Immanuel Church is a place of salvation for sinners, because Jesus is here. He defines the ground rules. After he had raised his friend Lazarus from death, Jesus said, “Unbind him, and let him go” (John 11:44). Only Jesus can raise the dead, but he tells us to unbind them and let them go. That is salvation, and that is what our city needs. That is the ministry the servant of the Lord has given us. And I can prove it. In Acts chapter 13 Paul and Barnabas quote Isaiah 49:6 and apply it to their own ministry. They said to their critics, “Since you thrust the gospel aside and judge yourselves unworthy of eternal life, behold, we are turning to the Gentiles. For so the Lord has commanded us, saying, ‘I have made you a light for the Gentiles, that you may bring salvation to the ends of the earth’” (Acts 13:46-47). Even so, the Lord has commanded us to carry on the ministry of Jesus. How? We too are the servants of the Lord. We have no other final reason for living. We too bring the light of the gospel, as we walk in the light. We too unbind people and let them go from everything that holds them back. Breaking loose and running free for Christ – that is his salvation, and that is our ministry. Back in chapter 42 the key word was “justice” – that wonderfully humane world that God intended. Now the key word in chapter 49 is “salvation” – a liberation from everything against us. That is Jesus. He is our open space, to run free for the first time in our lives.

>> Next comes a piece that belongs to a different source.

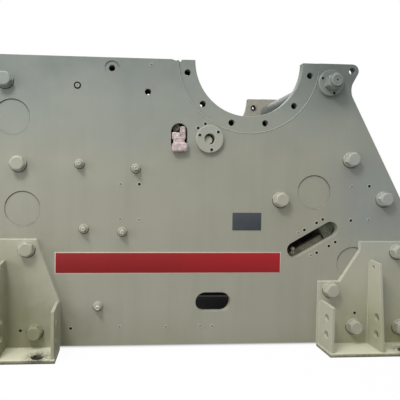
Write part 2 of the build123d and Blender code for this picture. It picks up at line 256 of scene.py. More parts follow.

You must know there is a deep prejudice in your heart against God. But that dark feeling is lying to you. If you let it hold you back, it will deprive you of what you yourself long for in your own deepest intentions. So I want you to hear the gospel again. Jesus Christ is liberation, and he can free anyone, to the end of the earth. If you receive him with the empty hands of faith, he will give you space to think and grow and see things in a new way. He will be patient with you. He will forgive you. He will defend you. He will love you. He will correct you, but not by putting you under Sharia law or anything like that. He will correct you by winning your heart, by reasoning with you from the Scriptures, and by showing you his own example, which is beautiful. Every day you trust other saviors, which let you down and make you sad. Everywhere else you turn you have to wonder what the real agenda is. But Jesus declares himself openly and honestly here in Isaiah 49, he offers himself to you, and he has never failed anyone who turned to him in trust and prayed, “Set me free.”